▶ Required work
Only the lines from the one containing "paint(piece, *finish_for(piece.name))" through the one containing "for node in" are to be copied, exactly and with both ends kept.

▶ Material provided
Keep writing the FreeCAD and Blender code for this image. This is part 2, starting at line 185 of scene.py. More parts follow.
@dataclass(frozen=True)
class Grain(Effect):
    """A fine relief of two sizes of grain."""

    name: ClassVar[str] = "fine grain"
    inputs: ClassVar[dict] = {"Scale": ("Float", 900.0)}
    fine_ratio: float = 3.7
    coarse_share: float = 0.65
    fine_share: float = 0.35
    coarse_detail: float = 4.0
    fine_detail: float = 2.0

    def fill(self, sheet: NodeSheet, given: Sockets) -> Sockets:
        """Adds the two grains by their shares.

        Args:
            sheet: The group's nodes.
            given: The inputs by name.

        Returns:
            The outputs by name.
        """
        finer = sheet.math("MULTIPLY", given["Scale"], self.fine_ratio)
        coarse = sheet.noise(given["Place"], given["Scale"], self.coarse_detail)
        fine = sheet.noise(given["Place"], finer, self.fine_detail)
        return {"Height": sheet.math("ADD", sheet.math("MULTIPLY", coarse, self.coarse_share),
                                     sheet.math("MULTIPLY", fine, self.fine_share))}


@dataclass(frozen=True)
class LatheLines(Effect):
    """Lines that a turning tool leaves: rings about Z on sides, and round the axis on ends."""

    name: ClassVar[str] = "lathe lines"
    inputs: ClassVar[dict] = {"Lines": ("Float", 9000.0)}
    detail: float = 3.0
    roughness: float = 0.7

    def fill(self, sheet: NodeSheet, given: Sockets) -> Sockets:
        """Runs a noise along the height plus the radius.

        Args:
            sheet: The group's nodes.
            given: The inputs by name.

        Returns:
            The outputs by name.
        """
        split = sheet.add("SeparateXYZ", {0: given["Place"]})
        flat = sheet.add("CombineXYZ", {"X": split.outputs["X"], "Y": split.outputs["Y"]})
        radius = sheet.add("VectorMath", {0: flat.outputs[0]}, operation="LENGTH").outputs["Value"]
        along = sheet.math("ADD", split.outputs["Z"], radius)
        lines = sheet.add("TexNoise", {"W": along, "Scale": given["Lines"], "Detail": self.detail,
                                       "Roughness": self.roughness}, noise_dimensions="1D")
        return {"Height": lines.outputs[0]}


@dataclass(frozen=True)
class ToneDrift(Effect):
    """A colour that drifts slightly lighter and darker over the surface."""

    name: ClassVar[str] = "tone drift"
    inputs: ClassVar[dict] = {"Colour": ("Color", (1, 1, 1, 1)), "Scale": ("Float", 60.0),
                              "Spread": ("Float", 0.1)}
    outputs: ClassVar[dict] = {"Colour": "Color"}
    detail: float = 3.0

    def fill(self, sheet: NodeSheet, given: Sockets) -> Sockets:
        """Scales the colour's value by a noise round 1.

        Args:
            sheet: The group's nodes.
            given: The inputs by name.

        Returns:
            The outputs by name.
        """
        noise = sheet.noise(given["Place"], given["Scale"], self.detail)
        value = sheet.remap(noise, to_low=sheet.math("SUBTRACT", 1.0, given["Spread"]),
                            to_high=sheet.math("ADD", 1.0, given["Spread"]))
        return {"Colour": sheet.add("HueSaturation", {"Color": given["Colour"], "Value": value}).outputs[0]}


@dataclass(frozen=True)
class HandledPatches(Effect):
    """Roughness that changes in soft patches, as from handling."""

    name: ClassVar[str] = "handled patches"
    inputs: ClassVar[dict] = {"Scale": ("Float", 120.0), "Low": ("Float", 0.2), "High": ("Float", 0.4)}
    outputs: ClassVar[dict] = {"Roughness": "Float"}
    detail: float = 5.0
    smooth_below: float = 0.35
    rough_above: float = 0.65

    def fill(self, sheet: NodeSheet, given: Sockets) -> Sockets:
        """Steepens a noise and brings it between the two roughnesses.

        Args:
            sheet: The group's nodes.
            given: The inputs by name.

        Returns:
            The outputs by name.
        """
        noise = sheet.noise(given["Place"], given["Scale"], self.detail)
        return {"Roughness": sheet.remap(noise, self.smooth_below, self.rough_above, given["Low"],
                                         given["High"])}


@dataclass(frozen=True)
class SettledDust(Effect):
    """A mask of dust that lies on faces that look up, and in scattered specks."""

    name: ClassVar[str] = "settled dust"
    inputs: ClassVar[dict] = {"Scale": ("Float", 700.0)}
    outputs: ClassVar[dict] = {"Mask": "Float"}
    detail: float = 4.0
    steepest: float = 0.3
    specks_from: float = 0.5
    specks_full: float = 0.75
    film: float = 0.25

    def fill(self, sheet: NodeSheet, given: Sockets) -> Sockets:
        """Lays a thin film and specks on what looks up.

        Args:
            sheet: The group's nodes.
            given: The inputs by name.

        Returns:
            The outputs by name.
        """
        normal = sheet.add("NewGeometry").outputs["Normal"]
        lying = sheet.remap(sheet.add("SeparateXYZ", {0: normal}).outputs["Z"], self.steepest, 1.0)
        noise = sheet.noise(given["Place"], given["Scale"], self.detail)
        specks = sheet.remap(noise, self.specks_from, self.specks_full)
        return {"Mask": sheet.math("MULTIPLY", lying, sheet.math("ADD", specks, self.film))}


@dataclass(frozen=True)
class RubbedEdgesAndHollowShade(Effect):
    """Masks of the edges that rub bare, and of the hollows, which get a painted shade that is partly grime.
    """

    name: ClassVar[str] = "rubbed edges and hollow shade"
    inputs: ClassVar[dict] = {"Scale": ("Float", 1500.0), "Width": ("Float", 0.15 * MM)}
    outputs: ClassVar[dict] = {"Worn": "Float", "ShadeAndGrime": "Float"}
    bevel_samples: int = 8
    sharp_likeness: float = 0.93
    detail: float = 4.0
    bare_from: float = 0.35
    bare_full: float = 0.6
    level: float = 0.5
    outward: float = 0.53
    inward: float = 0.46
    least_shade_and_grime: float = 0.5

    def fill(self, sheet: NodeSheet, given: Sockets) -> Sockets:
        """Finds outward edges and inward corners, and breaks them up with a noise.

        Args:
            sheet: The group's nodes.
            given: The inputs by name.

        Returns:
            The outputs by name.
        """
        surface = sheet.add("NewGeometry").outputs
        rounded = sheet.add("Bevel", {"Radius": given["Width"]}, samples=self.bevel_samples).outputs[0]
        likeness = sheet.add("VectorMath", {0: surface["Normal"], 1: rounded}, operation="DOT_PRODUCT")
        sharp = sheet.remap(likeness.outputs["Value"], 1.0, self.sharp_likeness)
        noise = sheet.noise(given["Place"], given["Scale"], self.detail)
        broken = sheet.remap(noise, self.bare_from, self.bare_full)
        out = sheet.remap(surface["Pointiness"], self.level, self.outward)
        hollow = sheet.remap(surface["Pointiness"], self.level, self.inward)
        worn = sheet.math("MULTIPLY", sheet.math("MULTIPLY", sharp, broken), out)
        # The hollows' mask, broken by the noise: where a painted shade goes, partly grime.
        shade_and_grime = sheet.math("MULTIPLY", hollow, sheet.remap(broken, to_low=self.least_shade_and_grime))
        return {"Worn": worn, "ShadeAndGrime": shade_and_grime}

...

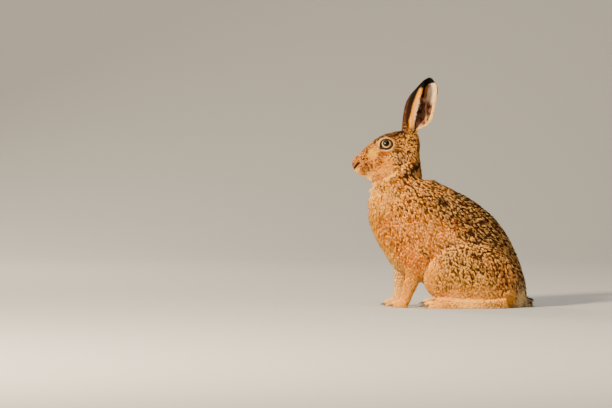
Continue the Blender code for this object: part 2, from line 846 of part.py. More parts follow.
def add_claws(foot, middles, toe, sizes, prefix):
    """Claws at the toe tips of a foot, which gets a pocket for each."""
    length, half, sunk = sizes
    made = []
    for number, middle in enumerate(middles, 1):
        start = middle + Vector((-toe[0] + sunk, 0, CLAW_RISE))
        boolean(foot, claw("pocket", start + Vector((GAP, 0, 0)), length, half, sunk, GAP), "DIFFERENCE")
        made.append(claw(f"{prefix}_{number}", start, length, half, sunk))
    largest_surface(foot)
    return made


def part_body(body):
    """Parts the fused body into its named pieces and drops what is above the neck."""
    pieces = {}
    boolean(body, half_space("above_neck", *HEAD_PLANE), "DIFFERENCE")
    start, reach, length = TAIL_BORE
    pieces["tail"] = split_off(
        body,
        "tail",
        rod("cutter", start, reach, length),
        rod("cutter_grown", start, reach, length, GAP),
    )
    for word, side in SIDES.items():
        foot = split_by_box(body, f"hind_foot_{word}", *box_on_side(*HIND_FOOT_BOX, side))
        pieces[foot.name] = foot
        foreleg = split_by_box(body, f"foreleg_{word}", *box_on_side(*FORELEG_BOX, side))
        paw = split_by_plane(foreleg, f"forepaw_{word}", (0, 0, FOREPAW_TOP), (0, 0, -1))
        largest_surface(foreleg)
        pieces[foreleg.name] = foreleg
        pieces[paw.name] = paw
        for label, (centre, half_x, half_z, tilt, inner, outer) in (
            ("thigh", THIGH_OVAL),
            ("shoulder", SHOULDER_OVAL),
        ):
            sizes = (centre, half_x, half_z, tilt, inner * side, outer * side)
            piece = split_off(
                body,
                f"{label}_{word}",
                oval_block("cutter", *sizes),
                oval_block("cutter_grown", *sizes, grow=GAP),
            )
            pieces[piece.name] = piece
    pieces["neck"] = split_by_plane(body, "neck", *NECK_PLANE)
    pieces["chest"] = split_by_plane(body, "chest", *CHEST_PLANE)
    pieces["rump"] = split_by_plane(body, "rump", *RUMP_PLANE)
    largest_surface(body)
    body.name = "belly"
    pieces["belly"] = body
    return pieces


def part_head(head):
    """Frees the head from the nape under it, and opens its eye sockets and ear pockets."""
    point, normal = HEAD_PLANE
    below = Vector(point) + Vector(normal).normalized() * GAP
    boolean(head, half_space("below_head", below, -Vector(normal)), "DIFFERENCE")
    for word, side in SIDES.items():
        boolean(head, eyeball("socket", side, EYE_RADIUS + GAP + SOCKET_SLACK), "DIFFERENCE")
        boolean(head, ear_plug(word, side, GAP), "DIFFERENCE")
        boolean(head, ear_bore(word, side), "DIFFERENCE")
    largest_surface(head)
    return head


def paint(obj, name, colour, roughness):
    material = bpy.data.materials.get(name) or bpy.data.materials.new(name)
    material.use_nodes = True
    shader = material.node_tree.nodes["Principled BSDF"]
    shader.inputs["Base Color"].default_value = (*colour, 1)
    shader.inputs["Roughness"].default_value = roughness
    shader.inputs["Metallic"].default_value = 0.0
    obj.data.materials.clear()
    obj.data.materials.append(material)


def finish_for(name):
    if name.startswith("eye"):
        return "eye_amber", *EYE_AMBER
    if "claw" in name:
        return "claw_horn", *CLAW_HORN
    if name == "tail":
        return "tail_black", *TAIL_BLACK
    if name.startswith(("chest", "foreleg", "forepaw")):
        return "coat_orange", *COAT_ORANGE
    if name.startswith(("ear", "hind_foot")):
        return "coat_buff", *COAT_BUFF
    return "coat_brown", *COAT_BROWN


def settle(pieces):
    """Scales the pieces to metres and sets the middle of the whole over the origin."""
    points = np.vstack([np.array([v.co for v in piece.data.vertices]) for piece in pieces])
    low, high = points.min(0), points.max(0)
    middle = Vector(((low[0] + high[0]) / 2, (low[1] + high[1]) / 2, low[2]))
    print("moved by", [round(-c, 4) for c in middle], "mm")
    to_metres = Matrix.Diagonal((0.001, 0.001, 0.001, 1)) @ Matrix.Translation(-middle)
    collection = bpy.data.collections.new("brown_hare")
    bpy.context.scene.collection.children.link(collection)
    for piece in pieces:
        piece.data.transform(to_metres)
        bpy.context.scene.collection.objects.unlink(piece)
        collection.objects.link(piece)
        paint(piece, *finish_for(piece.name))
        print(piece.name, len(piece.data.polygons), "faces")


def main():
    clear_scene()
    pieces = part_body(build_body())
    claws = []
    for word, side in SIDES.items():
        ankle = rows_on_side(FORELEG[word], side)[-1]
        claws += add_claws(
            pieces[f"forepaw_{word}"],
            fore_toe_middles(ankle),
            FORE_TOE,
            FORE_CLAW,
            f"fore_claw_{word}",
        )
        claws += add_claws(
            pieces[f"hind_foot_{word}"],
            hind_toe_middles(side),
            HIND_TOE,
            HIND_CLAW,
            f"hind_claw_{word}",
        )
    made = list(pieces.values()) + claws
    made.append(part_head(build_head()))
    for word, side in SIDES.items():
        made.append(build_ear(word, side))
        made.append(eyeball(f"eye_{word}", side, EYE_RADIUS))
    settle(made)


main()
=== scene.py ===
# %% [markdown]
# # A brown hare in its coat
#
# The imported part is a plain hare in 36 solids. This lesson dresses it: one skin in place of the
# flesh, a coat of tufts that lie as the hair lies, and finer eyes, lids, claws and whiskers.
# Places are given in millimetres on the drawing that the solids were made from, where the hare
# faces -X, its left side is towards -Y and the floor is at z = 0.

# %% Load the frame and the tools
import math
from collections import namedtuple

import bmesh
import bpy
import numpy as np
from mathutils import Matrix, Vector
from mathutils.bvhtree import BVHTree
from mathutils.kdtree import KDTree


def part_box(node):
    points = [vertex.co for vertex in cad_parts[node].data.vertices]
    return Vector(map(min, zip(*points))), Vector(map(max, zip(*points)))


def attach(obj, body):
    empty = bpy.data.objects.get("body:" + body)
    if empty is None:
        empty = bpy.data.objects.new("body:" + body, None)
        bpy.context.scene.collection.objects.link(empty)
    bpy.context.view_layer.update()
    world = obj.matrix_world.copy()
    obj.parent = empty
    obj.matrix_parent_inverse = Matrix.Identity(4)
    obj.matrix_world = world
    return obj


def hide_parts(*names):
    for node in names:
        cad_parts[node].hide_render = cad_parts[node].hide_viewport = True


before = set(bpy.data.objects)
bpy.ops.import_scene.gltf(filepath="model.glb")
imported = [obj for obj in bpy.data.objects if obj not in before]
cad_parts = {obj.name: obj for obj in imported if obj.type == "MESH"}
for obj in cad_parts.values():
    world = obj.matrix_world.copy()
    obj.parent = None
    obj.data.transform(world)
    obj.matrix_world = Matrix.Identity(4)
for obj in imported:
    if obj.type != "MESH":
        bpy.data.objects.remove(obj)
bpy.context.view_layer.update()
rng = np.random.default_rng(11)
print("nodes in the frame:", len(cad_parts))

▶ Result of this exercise
        paint(piece, *finish_for(piece.name))
        print(piece.name, len(piece.data.polygons), "faces")


def main():
    clear_scene()
    pieces = part_body(build_body())
    claws = []
    for word, side in SIDES.items():
        ankle = rows_on_side(FORELEG[word], side)[-1]
        claws += add_claws(
            pieces[f"forepaw_{word}"],
            fore_toe_middles(ankle),
            FORE_TOE,
            FORE_CLAW,
            f"fore_claw_{word}",
        )
        claws += add_claws(
            pieces[f"hind_foot_{word}"],
            hind_toe_middles(side),
            HIND_TOE,
            HIND_CLAW,
            f"hind_claw_{word}",
        )
    made = list(pieces.values()) + claws
    made.append(part_head(build_head()))
    for word, side in SIDES.items():
        made.append(build_ear(word, side))
        made.append(eyeball(f"eye_{word}", side, EYE_RADIUS))
    settle(made)


main()
=== scene.py ===
# %% [markdown]
# # A brown hare in its coat
#
# The imported part is a plain hare in 36 solids. This lesson dresses it: one skin in place of the
# flesh, a coat of tufts that lie as the hair lies, and finer eyes, lids, claws and whiskers.
# Places are given in millimetres on the drawing that the solids were made from, where the hare
# faces -X, its left side is towards -Y and the floor is at z = 0.

# %% Load the frame and the tools
import math
from collections import namedtuple

import bmesh
import bpy
import numpy as np
from mathutils import Matrix, Vector
from mathutils.bvhtree import BVHTree
from mathutils.kdtree import KDTree


def part_box(node):
    points = [vertex.co for vertex in cad_parts[node].data.vertices]
    return Vector(map(min, zip(*points))), Vector(map(max, zip(*points)))


def attach(obj, body):
    empty = bpy.data.objects.get("body:" + body)
    if empty is None:
        empty = bpy.data.objects.new("body:" + body, None)
        bpy.context.scene.collection.objects.link(empty)
    bpy.context.view_layer.update()
    world = obj.matrix_world.copy()
    obj.parent = empty
    obj.matrix_parent_inverse = Matrix.Identity(4)
    obj.matrix_world = world
    return obj


def hide_parts(*names):
    for node in names:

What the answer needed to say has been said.